MP3: Kanye West-”Heartless”

16 comments

  1. lampnasty says:

    fuck this. give me more royce.

  2. Trey Stone says:

    i like it a lot, but i can’t help but feel like he ran out of good ideas in the last couple songs. “Street Lights” almost sounds like it could be the album closer anyway with maybe a minor tweak. don’t like “Bad News” or “See You in My Nightmares,” save Wayne’s so-bad-it’s-funny (i’m assuming unintentionally) verse on the latter.

    right now i’d say i probably prefer his last two overall.

  3. Trey Stone says:

    oh and i’m curious about what exactly Young Jeezy’s contributions were to the two songs where he’s credited as a co-writer even though he’s not a guest (“Say You Will” and “RoboCop.”) unless i’ve been missing some hidden adlibs

  4. Sly says:

    i agree with trey it’s a good album.. but has a couple of filler shit… like that song with lil wayne is just rubbish and it should have been cut from the tracklist. but overall i like the way he rounded it all together with that heart break concept it works somehow. stop hating. start loving.

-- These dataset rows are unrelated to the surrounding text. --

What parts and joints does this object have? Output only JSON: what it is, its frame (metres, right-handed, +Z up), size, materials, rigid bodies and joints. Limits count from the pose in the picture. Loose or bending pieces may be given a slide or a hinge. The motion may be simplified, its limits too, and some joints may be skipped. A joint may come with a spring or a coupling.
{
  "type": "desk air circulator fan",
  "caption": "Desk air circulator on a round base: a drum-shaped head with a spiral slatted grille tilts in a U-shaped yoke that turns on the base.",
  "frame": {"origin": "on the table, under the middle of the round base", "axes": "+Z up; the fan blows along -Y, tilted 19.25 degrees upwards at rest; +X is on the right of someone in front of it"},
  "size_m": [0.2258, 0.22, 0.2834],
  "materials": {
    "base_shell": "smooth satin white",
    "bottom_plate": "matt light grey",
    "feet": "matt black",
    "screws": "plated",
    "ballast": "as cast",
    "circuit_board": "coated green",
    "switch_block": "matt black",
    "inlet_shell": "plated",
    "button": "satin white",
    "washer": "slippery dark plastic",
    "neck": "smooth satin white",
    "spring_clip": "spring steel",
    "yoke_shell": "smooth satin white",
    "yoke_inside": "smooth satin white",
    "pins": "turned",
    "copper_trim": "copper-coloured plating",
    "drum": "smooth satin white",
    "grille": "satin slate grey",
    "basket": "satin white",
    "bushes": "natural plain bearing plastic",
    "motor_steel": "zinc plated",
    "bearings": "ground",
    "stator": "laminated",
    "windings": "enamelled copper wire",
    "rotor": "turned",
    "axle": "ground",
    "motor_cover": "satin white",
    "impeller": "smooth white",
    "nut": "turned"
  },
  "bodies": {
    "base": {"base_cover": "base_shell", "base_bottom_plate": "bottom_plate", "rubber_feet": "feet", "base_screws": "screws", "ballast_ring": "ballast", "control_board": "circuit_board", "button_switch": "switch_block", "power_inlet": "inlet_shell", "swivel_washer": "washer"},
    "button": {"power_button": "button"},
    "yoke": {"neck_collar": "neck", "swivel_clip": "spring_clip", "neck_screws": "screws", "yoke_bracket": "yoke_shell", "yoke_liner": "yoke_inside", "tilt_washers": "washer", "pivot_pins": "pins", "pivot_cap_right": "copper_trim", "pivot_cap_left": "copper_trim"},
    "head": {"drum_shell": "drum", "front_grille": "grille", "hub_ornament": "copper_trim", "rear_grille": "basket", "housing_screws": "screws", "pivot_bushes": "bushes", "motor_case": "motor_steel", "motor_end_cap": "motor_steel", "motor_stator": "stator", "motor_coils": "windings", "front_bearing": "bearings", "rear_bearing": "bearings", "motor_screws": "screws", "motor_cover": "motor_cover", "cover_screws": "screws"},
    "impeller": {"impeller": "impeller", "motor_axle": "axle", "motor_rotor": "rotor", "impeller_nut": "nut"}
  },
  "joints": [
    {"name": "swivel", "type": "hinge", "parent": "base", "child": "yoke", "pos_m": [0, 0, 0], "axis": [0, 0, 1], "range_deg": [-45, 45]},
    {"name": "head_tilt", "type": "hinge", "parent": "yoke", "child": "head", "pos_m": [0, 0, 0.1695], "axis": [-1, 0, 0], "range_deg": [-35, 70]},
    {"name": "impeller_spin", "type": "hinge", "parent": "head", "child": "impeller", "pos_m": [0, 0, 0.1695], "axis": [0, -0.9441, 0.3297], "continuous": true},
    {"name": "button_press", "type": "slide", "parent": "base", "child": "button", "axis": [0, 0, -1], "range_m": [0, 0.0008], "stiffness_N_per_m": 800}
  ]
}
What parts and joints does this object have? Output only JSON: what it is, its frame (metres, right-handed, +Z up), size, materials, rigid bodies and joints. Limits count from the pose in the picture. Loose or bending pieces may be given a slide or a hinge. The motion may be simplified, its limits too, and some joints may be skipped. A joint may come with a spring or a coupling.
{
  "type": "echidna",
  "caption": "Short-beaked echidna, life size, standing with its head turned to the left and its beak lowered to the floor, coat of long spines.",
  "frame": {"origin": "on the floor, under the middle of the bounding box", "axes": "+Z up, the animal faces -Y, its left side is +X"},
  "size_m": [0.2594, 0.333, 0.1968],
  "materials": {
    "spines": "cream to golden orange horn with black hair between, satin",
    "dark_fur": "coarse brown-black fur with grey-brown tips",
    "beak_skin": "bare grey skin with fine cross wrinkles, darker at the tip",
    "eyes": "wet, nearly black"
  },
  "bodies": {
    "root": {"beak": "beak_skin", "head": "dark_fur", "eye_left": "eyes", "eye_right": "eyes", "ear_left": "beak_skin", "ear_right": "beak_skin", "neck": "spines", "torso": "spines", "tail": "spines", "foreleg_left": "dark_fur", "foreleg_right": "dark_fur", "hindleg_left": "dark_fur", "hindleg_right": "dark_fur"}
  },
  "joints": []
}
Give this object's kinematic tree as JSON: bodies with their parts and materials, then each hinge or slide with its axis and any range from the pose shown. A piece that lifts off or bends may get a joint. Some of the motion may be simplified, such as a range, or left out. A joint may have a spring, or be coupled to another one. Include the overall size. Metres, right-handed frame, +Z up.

    ..oh and mr hudson got next!

  5. blackmailismylife says:

    This may be my favorite Kanye album. I love where he’s taking his narcissism and how it’s playing out in public. I need to get on the record about this somewhere, but don’t know if I’ll have time to say my piece before bolting out the door for the holiday.

  6. Zilla Rocca says:

    I love it because it’s compact, it ties in ideas and techniques from his last three albums without being formulaic or safe, and Kanye now has free reign as a pop singer to write some of the clumsiest lyrics of the decade without bragging of his rhyme skills.

    Did anyone else notice how low in the mix his vocals are buried on “Welcome to Heartbreak”? Maybe it’s symbolic–I doubt it would slip past knowing the perfectionist he is. “City Lights” is going to be in movie trailers and on ABC TV shows for the next 10 years.

  7. anne. says:

    i’m seriously into it. he’s balls deep in the art scene, so why wouldn’t we expect a more conceptual record? and what better time to release it? this new shamelessness looks good on him.

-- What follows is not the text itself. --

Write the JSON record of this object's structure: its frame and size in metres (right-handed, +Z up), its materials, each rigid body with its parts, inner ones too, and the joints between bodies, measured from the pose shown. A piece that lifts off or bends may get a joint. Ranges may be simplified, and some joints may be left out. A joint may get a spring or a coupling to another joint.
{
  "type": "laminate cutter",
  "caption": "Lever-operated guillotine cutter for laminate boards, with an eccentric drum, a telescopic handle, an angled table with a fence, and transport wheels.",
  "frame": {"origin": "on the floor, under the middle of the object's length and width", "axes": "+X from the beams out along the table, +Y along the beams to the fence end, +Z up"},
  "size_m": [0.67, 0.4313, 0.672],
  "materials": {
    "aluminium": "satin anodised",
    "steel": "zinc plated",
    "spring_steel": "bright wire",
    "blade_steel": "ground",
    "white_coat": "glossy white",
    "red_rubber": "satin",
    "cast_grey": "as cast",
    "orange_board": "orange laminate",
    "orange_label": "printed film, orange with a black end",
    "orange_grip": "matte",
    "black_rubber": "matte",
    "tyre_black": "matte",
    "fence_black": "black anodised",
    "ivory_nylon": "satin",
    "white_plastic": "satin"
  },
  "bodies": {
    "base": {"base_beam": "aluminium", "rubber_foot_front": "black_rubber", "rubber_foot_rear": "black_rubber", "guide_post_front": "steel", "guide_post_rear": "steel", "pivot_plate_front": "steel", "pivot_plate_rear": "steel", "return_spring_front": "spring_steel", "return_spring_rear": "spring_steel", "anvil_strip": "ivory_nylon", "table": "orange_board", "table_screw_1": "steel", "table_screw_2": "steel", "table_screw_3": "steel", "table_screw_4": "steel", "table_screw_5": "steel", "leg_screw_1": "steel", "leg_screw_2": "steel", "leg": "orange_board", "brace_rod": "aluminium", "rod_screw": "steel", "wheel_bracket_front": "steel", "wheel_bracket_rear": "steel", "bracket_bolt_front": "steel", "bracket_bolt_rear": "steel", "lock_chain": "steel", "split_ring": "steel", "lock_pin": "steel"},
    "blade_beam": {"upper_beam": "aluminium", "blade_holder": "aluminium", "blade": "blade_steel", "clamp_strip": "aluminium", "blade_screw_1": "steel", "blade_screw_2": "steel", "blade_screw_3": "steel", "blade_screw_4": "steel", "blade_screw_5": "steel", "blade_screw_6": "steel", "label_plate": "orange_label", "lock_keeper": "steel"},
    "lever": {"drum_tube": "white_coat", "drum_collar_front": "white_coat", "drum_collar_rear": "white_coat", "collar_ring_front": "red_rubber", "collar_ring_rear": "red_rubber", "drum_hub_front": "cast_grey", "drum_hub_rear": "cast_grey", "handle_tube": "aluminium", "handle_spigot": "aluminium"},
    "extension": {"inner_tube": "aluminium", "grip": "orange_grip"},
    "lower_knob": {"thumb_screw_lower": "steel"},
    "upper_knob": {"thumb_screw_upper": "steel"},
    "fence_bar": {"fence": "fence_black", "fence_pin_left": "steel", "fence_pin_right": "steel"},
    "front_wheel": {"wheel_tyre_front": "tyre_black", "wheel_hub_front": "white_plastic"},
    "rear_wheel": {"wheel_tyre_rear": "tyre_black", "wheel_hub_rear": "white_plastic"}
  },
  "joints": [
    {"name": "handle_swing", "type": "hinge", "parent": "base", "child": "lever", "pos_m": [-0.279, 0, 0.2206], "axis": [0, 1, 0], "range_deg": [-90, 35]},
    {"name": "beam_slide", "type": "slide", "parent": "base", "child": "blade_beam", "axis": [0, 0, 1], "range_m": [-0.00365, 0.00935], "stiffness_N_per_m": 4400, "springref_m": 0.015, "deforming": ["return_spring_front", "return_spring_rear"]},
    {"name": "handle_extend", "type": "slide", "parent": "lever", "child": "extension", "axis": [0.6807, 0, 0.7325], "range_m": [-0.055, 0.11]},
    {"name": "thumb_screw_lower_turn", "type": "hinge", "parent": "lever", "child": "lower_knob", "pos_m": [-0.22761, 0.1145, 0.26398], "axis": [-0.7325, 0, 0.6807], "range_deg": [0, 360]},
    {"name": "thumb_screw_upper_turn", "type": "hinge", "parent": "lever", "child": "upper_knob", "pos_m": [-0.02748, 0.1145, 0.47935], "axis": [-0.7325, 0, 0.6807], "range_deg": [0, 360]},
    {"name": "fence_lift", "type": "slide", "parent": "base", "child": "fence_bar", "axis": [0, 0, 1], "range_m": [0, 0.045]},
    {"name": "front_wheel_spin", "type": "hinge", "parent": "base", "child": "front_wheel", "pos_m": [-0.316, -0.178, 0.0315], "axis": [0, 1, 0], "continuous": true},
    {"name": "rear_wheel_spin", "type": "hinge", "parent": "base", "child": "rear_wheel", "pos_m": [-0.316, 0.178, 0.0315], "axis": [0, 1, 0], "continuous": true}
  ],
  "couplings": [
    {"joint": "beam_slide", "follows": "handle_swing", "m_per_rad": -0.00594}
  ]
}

  8. Passion of the Weiss says:

    Glad to hear I’m not the only one. The reception among my friends and the critics seems to have been decidedly mixed, so I’m really curious what everyone else thinks.

  9. Tray says:

    I’m not even the slightest bit interested in hearing the record, but I’m surprised by your praise of a pretty mediocre Jeezy verse on ‘Amazing.’ Yeah, he sucked on The Recession and we seem to be the only people aware of that, but he’s certainly earned the plaudits he receives on My President Is Black. That really might be the song of the year.

  10. Curtis says:

    Honestly does anyone here listen to Kanye West for any other reason then to hear where he is taking the music? Personally I am impressed with a pop star of Ye’s magnitude that recreates his sound each album. I don’t want to hear Kanye West rap in 2008, I’m not sure if I want to hear a Kanye West soul beat in 2008, but a pop album? Why the fuck not? Heartless and Love Lockdown are the two best pop singles of the year.

  11. Passion of the Weiss says:

    Don’t. You won’t like it. I like “My President is Black” ok and it certainly trumps Nas’ black president efforts, but I feel Kanye understands how to use Jeezy better than Jeezy understands how to use Jeezy (see also “Can’t Tell Me Nothing”).

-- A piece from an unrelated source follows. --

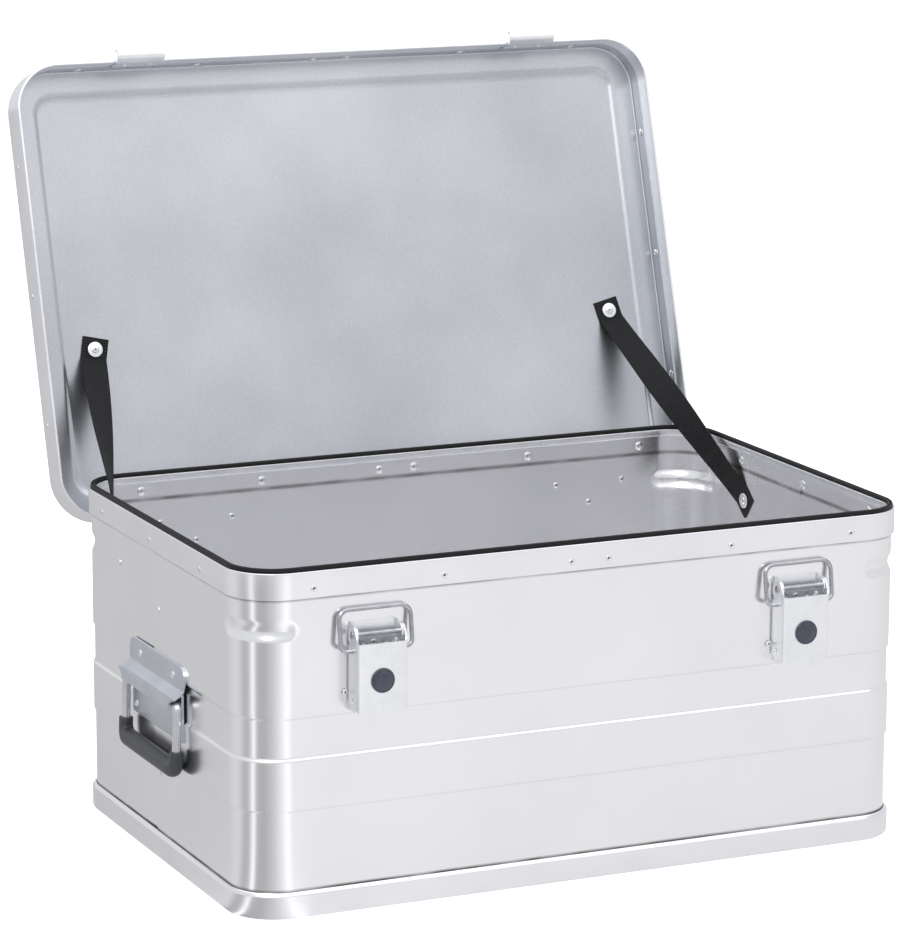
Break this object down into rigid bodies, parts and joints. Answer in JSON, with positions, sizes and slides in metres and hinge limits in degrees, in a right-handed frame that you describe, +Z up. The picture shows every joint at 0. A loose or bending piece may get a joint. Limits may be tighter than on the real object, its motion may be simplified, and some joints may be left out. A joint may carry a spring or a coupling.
{
  "type": "top case",
  "caption": "Aluminium top case with rounded corners, a sealed rim, a hinged lid held open by webbing straps, toggle latches at the front and drop handles at the ends.",
  "frame": {"origin": "centre of the flat underside, where the case rests", "axes": "+Z up, -Y the front with the latches, +Y the back with the hinges, X along the length, with the case's own left handle at -X as seen from the front"},
  "size_m": [0.5968, 0.5399, 0.6042],
  "materials": {
    "body_sheet": "plain mill sheet, softly bright",
    "profile": "extruded profile, satin",
    "lid_sheet": "fine grained mill sheet",
    "rivet": "bright",
    "seal": "matt black",
    "plated_plate": "zinc plated, satin",
    "plated_wire": "nickel plated, bright",
    "grip": "soft matt charcoal",
    "plug": "gloss black",
    "webbing": "ribbed black webbing"
  },
  "bodies": {
    "case": {"body_shell_front": "body_sheet", "body_shell_back": "body_sheet", "bottom_panel": "body_sheet", "base_profile": "profile", "rim_profile": "profile", "handle_bracket_left": "profile", "handle_bracket_right": "profile", "rim_rivets": "rivet", "seam_rivets": "rivet", "handle_rivets": "rivet", "hinge_body_rivets": "rivet", "latch_base_rivets": "rivet", "strap_lower_rivets": "rivet", "rim_seal": "seal", "hinge_leaf_body_left": "plated_plate", "hinge_leaf_body_right": "plated_plate", "latch_base_left": "plated_plate", "latch_base_right": "plated_plate", "strap_lower_washers": "plated_plate", "hinge_pin_left": "plated_wire", "hinge_pin_right": "plated_wire", "latch_pin_left": "plated_wire", "latch_pin_right": "plated_wire", "lid_strap_left": "webbing", "lid_strap_right": "webbing"},
    "lid": {"lid_panel": "lid_sheet", "lid_frame": "profile", "lid_rivets": "rivet", "striker_left": "plated_plate", "striker_right": "plated_plate", "striker_rivets": "rivet", "hinge_leaf_lid_left": "plated_plate", "hinge_leaf_lid_right": "plated_plate", "hinge_lid_rivets": "rivet", "strap_upper_washers": "plated_plate", "strap_upper_rivets": "rivet"},
    "latch_lever_left": {"latch_lever_left": "plated_plate", "latch_plug_left": "plug"},
    "latch_bail_left": {"latch_bail_left": "plated_wire"},
    "handle_left": {"handle_bail_left": "plated_wire", "handle_grip_left": "grip"},
    "latch_lever_right": {"latch_lever_right": "plated_plate", "latch_plug_right": "plug"},
    "latch_bail_right": {"latch_bail_right": "plated_wire"},
    "handle_right": {"handle_bail_right": "plated_wire", "handle_grip_right": "grip"}
  },
  "joints": [
    {"name": "lid_hinge", "type": "hinge", "parent": "case", "child": "lid", "pos_m": [0, 0.1871, 0.2364], "axis": [1, 0, 0], "range_deg": [0, 107.3], "deforming": ["lid_strap_left", "lid_strap_right"]},
    {"name": "latch_lever_left", "type": "hinge", "parent": "case", "child": "latch_lever_left", "pos_m": [-0.1807, -0.19145, 0.2174], "axis": [-1, 0, 0], "range_deg": [0, 105]},
    {"name": "latch_bail_left", "type": "hinge", "parent": "latch_lever_left", "child": "latch_bail_left", "pos_m": [-0.1807, -0.19135, 0.205], "axis": [1, 0, 0], "range_deg": [0, 120]},
    {"name": "handle_left", "type": "hinge", "parent": "case", "child": "handle_left", "pos_m": [-0.2896, 0, 0.1386], "axis": [0, 1, 0], "range_deg": [0, 75]},
    {"name": "latch_lever_right", "type": "hinge", "parent": "case", "child": "latch_lever_right", "pos_m": [0.1807, -0.19145, 0.2174], "axis": [-1, 0, 0], "range_deg": [0, 105]},
    {"name": "latch_bail_right", "type": "hinge", "parent": "latch_lever_right", "child": "latch_bail_right", "pos_m": [0.1807, -0.19135, 0.205], "axis": [1, 0, 0], "range_deg": [0, 120]},
    {"name": "handle_right", "type": "hinge", "parent": "case", "child": "handle_right", "pos_m": [0.2896, 0, 0.1386], "axis": [0, -1, 0], "range_deg": [0, 75]}
  ],
  "couplings": [
    {"joint": "latch_bail_left", "follows": "latch_lever_left", "ratio": 1.1},
    {"joint": "latch_bail_right", "follows": "latch_lever_right", "ratio": 1.1}
  ]
}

    The pacing of Amazing is immaculate, the long pause between verses, the beats earthquake tremble, Jeezy’s voice used as blunt, bludgeoning object. It’s not the lyrics, it’s the tone. It’s probably the first time I’ve ever understood why anyone would like Jeezy.

    Granted, I find listening to more than 16 bars of him tedious, but still. And yes, Recession remains totally boring, save for “Circulate” and arguably “My President.”

  12. Ray Jackson says:

    “Indeed, a noirish nimbus of poetic justice encircles Kanye West’s fourth album: Gone are the encomiums to consumerism.”

    LOL…who you tryin to impress brother?

    The 1% of the population that actually knows what “nimbus” and “encomium” mean?

    Just a little pretentious for a hip hop review don’t cha think homebody? This is Kanye West we’re talking about…it’s not that deep.

    PEACE.

  13. Passion of the Weiss says:

    I don’t hold hip-hop reviews to different standards than non hip-hop reviews. Wouldn’t that be uh…racist?

    There’s always Dictionary.com

  14. Sly says:

    lol

  15. Ray Jackson says:

    ^^There’s not a doubt in my mind that Sly knew what “encomium” means.

    I myself had to look it up.

    …such highfalutin verbosity is kind of intimidating.

  16. bromwich says:

    @ Trey

    Apparently (according to some interview I heard with Kanye) Jeezy was around during a lot of the recording of this album, and got to weigh in on some of the songs. Kanye said in this same interview that he thinks Jeezy’s a brilliant musician, and implied that he’s so brilliant because he can evoke such strong emotion with such terrible lyrics.

    After about twelve listens I like the Wayne song a lot more than I used to. How come in every review I read Kanye gets a ton of credit for using auto-tune to sound cold and emotionless but Wayne doesn’t get any credit (and in fact gets only derision) for sounding like he’s being tortured as he records his verse. I think it’s pretty damn good.